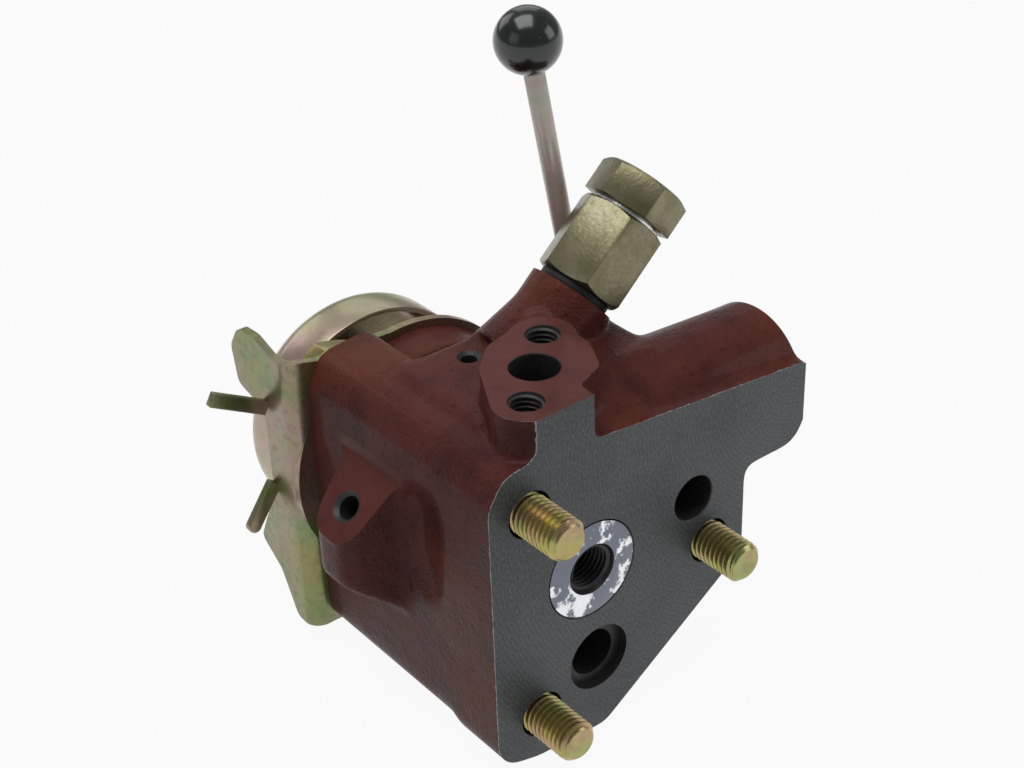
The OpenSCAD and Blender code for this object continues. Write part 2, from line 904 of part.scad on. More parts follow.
// the screw plug sunk in the arm's end, with a hexagon socket
module arm_plug() {
    color(zinc)
        translate([arm_end - plug_sunk, arm_y, arm_z])
            rotate([0, 90, 0])
                difference() {
                    translate([0, 0, -plug_l])
                        cylinder(d = plug_d, h = plug_l);
                    translate([0, 0, -plug_l / 2])
                        linear_extrude(height = plug_l)
                            hex_flat(plug_af);
                }
}

body();
bolts_long();
bolt_short();
bolt_washers();
bracket();
plunger();
spring_cup();
cup_spring();
cup_washer();
cup_nut();
adapter();
seal_ring();
seal_washer();
cap_plug();
lever_shaft();
lever_hub();
clamp_screw();
lever_rod();
ball_knob();
arm_plug();
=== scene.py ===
import math
import bpy
from mathutils import Matrix, Vector


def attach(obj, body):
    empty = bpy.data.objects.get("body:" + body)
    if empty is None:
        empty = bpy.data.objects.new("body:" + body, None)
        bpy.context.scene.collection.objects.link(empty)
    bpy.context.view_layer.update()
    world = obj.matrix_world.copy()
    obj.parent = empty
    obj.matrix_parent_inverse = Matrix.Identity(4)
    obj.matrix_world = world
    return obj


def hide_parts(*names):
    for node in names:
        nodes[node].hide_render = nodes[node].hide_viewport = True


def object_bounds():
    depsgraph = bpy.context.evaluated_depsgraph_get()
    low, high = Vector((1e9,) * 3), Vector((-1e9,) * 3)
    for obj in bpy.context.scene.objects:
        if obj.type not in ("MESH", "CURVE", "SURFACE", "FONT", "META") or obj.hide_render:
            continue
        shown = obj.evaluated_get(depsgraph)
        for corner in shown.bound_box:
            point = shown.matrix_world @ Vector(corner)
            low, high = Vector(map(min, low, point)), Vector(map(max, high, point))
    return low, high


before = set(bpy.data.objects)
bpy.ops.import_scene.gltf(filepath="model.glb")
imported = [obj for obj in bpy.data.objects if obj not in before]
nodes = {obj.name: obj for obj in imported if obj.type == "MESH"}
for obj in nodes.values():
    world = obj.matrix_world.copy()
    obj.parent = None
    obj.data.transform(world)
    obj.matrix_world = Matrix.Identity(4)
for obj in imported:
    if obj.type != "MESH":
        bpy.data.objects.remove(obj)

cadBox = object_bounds()
mm = 0.001
tiny = 1e-6     # points nearer to each other than this, in metres, are one point


# small helpers for selecting, placing and finishing

def enterEdit():
    bpy.ops.object.mode_set(mode="EDIT")


def leaveEdit():
    bpy.ops.object.mode_set(mode="OBJECT")


def clearSelection():
    if bpy.context.object and bpy.context.object.mode != "OBJECT":
        leaveEdit()
    bpy.ops.object.select_all(action="DESELECT")


def makeActive(piece):
    clearSelection()
    piece.select_set(True)
    bpy.context.view_layer.objects.active = piece


def editWhole(piece):   # edit mode with all of the piece selected
    makeActive(piece)
    enterEdit()
    bpy.ops.mesh.select_all(action="SELECT")


# leaves the piece active, in object mode, with no part of it selected
def nothingSelected(piece, mode="FACE"):
    makeActive(piece)
    enterEdit()
    bpy.ops.mesh.select_mode(type=mode)
    bpy.ops.mesh.select_all(action="DESELECT")
    leaveEdit()


def applyAll(piece):
    makeActive(piece)
    bpy.ops.object.transform_apply(location=True, rotation=True, scale=True)


# turns a piece built along Z to a direction and puts it in place
def layAlong(piece, place, along):
    turn = Vector(along).to_track_quat("Z", "Y").to_matrix().to_4x4()
    piece.matrix_world = Matrix.Translation(place) @ turn
    applyAll(piece)


def outwardNormals(piece):
    editWhole(piece)
    bpy.ops.mesh.normals_make_consistent(inside=False)
    leaveEdit()


def applyModifier(piece, kind, **settings):
    makeActive(piece)
    modifier = piece.modifiers.new(kind.lower(), kind)
    for name, value in settings.items():
        setattr(modifier, name, value)
    bpy.ops.object.modifier_apply(modifier=modifier.name)


def easeEdges(piece, width, segments, degrees, **settings):
    applyModifier(piece, "BEVEL", width=width, segments=segments, limit_method="ANGLE",
                  angle_limit=math.radians(degrees), **settings)


def joinPieces(pieces, name):
    clearSelection()
    for piece in pieces:
        piece.select_set(True)
    bpy.context.view_layer.objects.active = pieces[0]
    bpy.ops.object.join()
    pieces[0].name = name
    return pieces[0]


def smoothByAngle(piece, degrees=32):
    makeActive(piece)
    bpy.ops.object.shade_smooth_by_angle(angle=math.radians(degrees))


def fillHoles(piece, sides):
    editWhole(piece)
    bpy.ops.mesh.fill_holes(sides=sides)
    leaveEdit()


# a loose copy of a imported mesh: doubles merged and flat parts made whole again
def copyOfNode(nodeName, pieceName):
    piece = bpy.data.objects.new(pieceName, nodes[nodeName].data.copy())
    bpy.context.scene.collection.objects.link(piece)
    makeActive(piece)
    bpy.ops.mesh.customdata_custom_splitnormals_clear()
    editWhole(piece)
    bpy.ops.mesh.remove_doubles(threshold=tiny)
    bpy.ops.mesh.dissolve_limited(angle_limit=math.radians(0.3))
    leaveEdit()
    piece.data.materials.clear()
    return piece


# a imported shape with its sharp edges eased
def softCopy(nodeName, pieceName, width):
    piece = copyOfNode(nodeName, pieceName)
    easeEdges(piece, width, 2, 30, use_clamp_overlap=True, miter_outer="MITER_ARC")
    return piece


# a turned bar built along Z from (height, radius) steps, then laid along a direction
def turnedBar(name, steps, place=(0, 0, 0), along=(0, 0, 1), sides=64):
    height, radius = steps[0]
    clearSelection()
    bpy.ops.mesh.primitive_circle_add(vertices=sides, radius=radius, fill_type="NGON",
                                      location=(0, 0, height))
    bar = bpy.context.object
    bar.name = name
    applyAll(bar)
    editWhole(bar)
    for newHeight, newRadius in steps[1:]:
        bpy.ops.mesh.extrude_region_move(TRANSFORM_OT_translate={"value": (0, 0, newHeight - height)})
        if newRadius != radius:
            share = newRadius / radius
            bpy.ops.transform.resize(value=(share, share, 1), center_override=(0, 0, newHeight))
        height, radius = newHeight, newRadius
    leaveEdit()
    outwardNormals(bar)
    layAlong(bar, place, along)
    return bar


# one exact boolean with one cutter, which is then removed
def booleanWith(piece, cutter, operation="DIFFERENCE"):
    makeActive(piece)
    modifier = piece.modifiers.new("cut", "BOOLEAN")
    modifier.object = cutter
    modifier.operation = operation
    modifier.solver = "EXACT"
    modifier.material_mode = "TRANSFER"
    bpy.ops.object.modifier_apply(modifier=modifier.name)
    bpy.data.objects.remove(cutter, do_unlink=True)


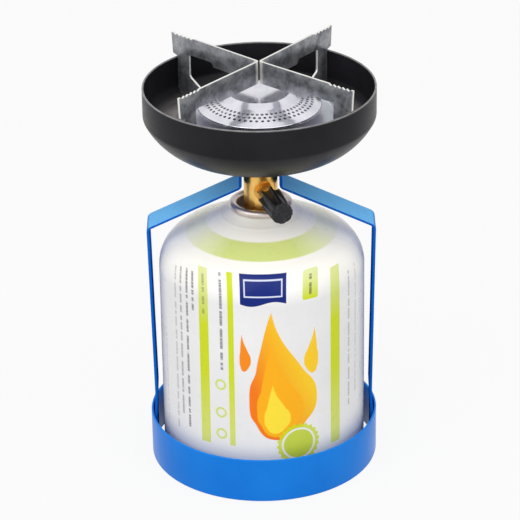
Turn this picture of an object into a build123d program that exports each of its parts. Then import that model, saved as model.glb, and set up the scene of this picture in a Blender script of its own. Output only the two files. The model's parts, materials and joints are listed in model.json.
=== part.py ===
from build123d import *
import math
import os

# Portable gas stove screwed on a valve cartridge. Millimetres, +Z up, -Y is the front.
# The origin is the centre of the base ring's lower edge, on the surface that it stands on.

# Clearances
running_fit = 0.06
screwed_fit = 0.08
seat_gap = 0.05
cut_overrun = 1.0
hexagon_break_share = 0.6

# Cartridge shell and base
can_radius = 54.5
can_wall = 0.5
can_neck_height = 144.0
can_shoulder_drop = 20.2
can_shoulder_radius = 19.5
can_bead_height = 2.6
can_bead_break = 0.9
seam_height = 3.2
seam_width = 1.7
seam_proud = 0.6
seam_edge_break = 0.5
base_wall = 0.6
base_dome_rise = 9.0
base_dome_height = 1.4

# Mounting cup with its threaded boss
cup_radius = 16.9
cup_sheet = 0.5
cup_skirt_height = 3.9
cup_top_slope = 1.1
cup_well_radius = 12.6
cup_depth = 9.0
cup_gasket_height = 0.9
boss_radius = 5.55
boss_wall = 1.15
boss_lip = 1.0
boss_below_cup_top = 0.5
boss_mouth_radius = 2.2

# Cartridge valve inside the boss
stem_gasket_height = 1.5
stem_radius = 1.5
stem_head_radius = 3.0
stem_head_height = 1.5
stem_tail_radius = 1.2
stem_tail_length = 3.2
stem_bore_radius = 0.6
stem_rise = 1.2
stem_top_gap = 0.1
housing_wall = 1.0
housing_length = 17.0
housing_inlet_radius = 0.8
spring_wire_radius = 0.3
spring_radius = 2.45
spring_turns = 5
spring_wire_sides = 4

# Base ring and cradle strap
ring_room = 4.9
ring_sheet = 1.2
ring_height = 24.8
ring_edge_break = 0.3
strap_width = 18.0
strap_sheet = 1.4
strap_foot_height = 3.0
strap_foot_top = 25.0
strap_joggle_top = 38.0
strap_waist_inset = 3.3
strap_corner_inset = 1.6
strap_corner_rise = 12.5
strap_corner_bend = 5.5
strap_saddle_reach = 10.5
strap_saddle_drop = 16.0
strap_bend = 2.2

# Windshield bowl
bowl_inset = 0.6
bowl_sheet = 1.0
bowl_depth = 36.3
bowl_knuckle_radius = 4.0
bowl_dish_radius = 36.0
bowl_dish_inset = 3.5

# Valve body and its socket
valve_radius = 8.9
valve_length = 35.7
valve_above_cup_floor = 0.6
socket_depth = 9.2
neck_radius = 5.0
neck_above_bowl = 7.0
valve_chamfer = 0.5
lower_passage_radius = 0.6
lower_passage_offset = 1.9
upper_passage_radius = 0.9
upper_passage_offset = 0.8
jet_seat_radius = 2.1
jet_seat_depth = 6.5
gasket_hole_radius = 2.6
pin_radius = 0.95
pin_seat_depth = 2.4

# Control spindle, measured outwards from the body's axis
control_above_socket = 7.7
control_azimuth = -73.5
pocket_radius = 5.7
pocket_face = 6.6
needle_seat_radius = 0.8
needle_seat_face = 1.0
needle_seat_length = 2.0
needle_tip_radius = 0.25
needle_shank_radius = 0.7
needle_length = 1.1
needle_start = 0.3
spindle_thread_radius = 2.44
spindle_thread_start = 3.4
spindle_thread_length = 2.4
spindle_radius = 1.98
o_ring_start = 7.35
o_ring_section = 0.65
o_ring_squeeze = 0.04
o_ring_section_sides = 8
gland_sleeve_start = 3.6
gland_sleeve_radius = 3.42
gland_length = 4.8
gland_lip = 1.0
gland_across_flats = 8.0

# Control knob
knob_start = 18.0
knob_length = 20.0
knob_back_radius = 6.6
knob_front_radius = 5.75
knob_flutes = 8
knob_flute_radius = 2.2
knob_flute_back_depth = 1.8
knob_flute_front_depth = 0.25
knob_chamfer = 0.7
knob_bore_depth = 14.0

# Stack on the valve's neck, inside the bowl
washer_height = 1.0
washer_rim = 2.6
nut_height = 4.2
nut_across_flats = 13.0
jet_hex_height = 2.4
jet_across_flats = 6.0
jet_tip_height = 1.6
jet_tip_radius = 1.2
jet_orifice_radius = 0.15
jet_shank_length = 4.2
filter_height = 1.8

# Mixing tube
tube_room = 0.8
tube_sheet = 0.8
tube_height = 20.6
tube_bead_height = 0.7
tube_bead_proud = 0.8
tube_bead_below_top = 2.6
air_window_width = 5.0
air_window_height = 6.0
air_window_low = 9.0
air_windows = 4

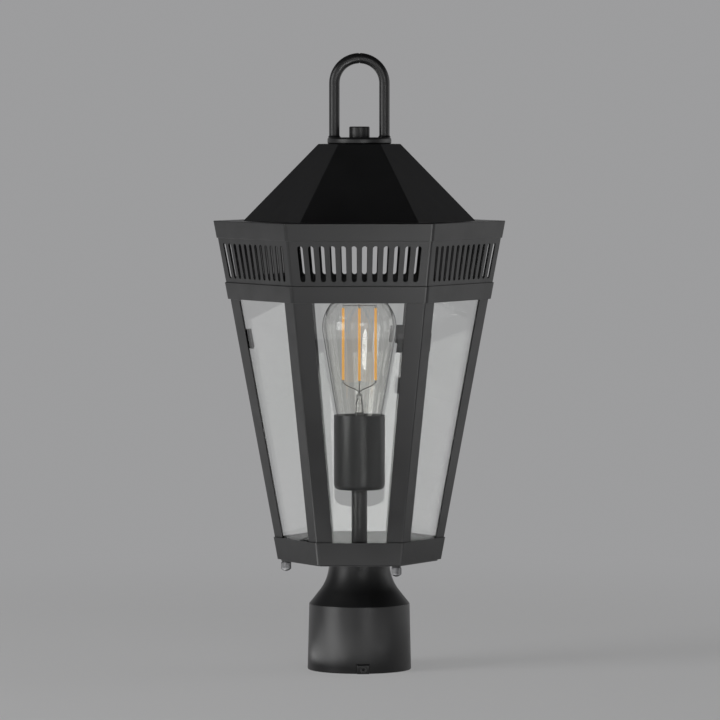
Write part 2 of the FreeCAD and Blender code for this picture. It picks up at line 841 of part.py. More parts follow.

■ ■ ■

Exercise details:
Start with the line that holds "seal_ring();" and finish with the line that holds "depsgraph = bpy.context.evaluated_depsgraph_get()". Transcribe each line in between exactly, and those two as well.

Exercise result:
seal_ring();
seal_washer();
cap_plug();
lever_shaft();
lever_hub();
clamp_screw();
lever_rod();
ball_knob();
arm_plug();
=== scene.py ===
import math
import bpy
from mathutils import Matrix, Vector


def attach(obj, body):
    empty = bpy.data.objects.get("body:" + body)
    if empty is None:
        empty = bpy.data.objects.new("body:" + body, None)
        bpy.context.scene.collection.objects.link(empty)
    bpy.context.view_layer.update()
    world = obj.matrix_world.copy()
    obj.parent = empty
    obj.matrix_parent_inverse = Matrix.Identity(4)
    obj.matrix_world = world
    return obj


def hide_parts(*names):
    for node in names:
        nodes[node].hide_render = nodes[node].hide_viewport = True


def object_bounds():
    depsgraph = bpy.context.evaluated_depsgraph_get()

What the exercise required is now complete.